No — you don’t own that bench press, squat rack, dip bar, or leg press. The gym’s a communal place with limited equipment, and most likely someone’s quietly waiting to use it as soon as you’re done (especially during peak hours)
Give them the same respect back; be alert, be aware, and do not dilly-dally on your phone in between sets if you’re using something. It slows everyone down.
On top of that, you’re cheating yourself out of the best possible workout. Phone abuse = bleeding focus and intensity, which directly correlates to less-optimal results and immediately signals to everyone else that you’re a part of gym amateur hour.
6. You Hulk-slam weights down.
Cool, you’re super strong and love Hulk-slamming the bar down after you do a barbell row. I love when magnitude 5 earthquakes ripple across the floor, down through the yoga studio on the bottom level.
There’s no reason to repeatedly slam weights down or throw them intentionally from mid-air; freaking out as if you’re Richard Sherman after the NFC Championship. If it’s literally so heavy that you consistently can’t finish a movement, it’s not having any benefit anyway — drop it down (no pun intended).
And if you’re throwing dumbbells, there’s always the chance they’ll bounce on someone’s foot. Or phone, which they probably deserve.
*DOES NOT APPLY — a small drop at the bottom of deadlifts is natural, just don’t slam the bar down.

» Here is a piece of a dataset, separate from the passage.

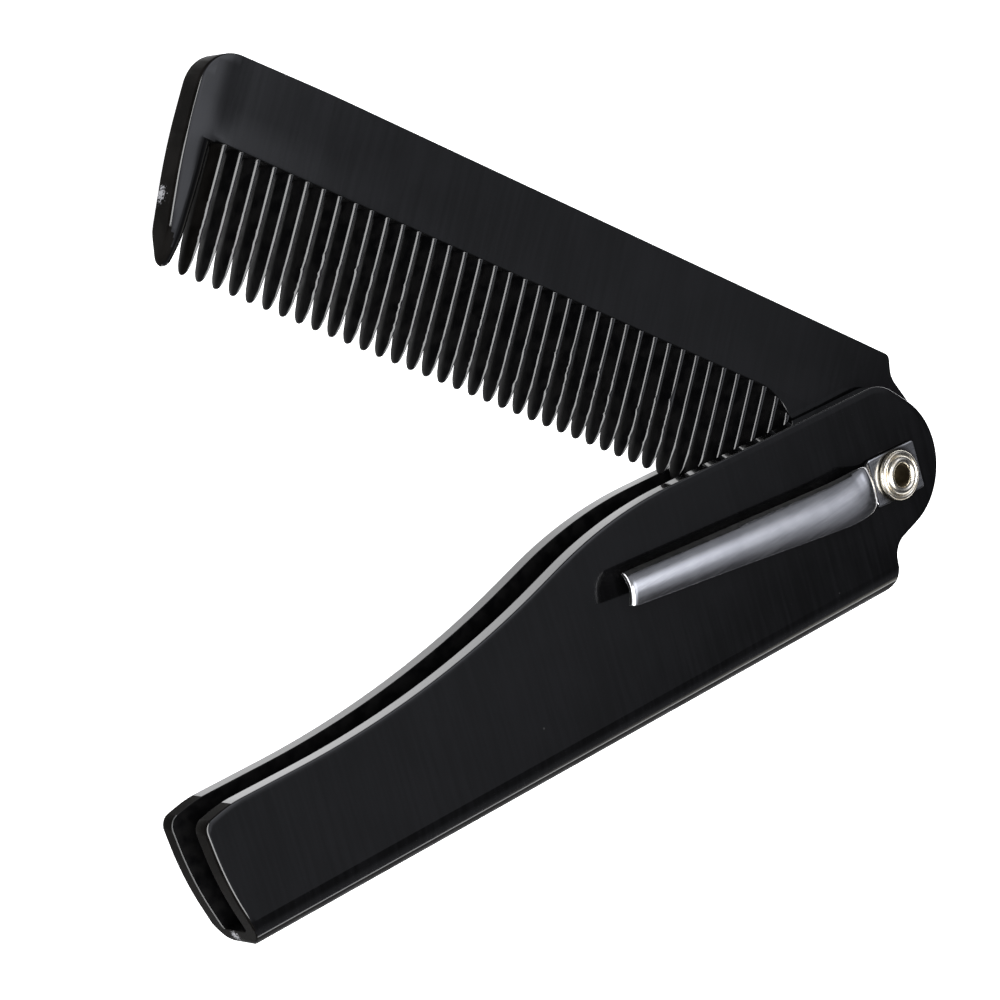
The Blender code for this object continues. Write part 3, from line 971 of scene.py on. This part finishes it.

And occasionally you might have to unintentionally drop the weight if your body fails. It’s okay, it happens.
7. You hoard equipment.
Pick one piece of equipment, bang out your sets, and then move on to something else. I’m all for circuit training, but know your surroundings — sometimes it’s not practical to occupy both a barbell and cable station for your bench press–cable crossover superset.
You don’t have the right to occupy 2-3 machines at once if the gym’s packed; if it’s a barren wasteland, go crazy.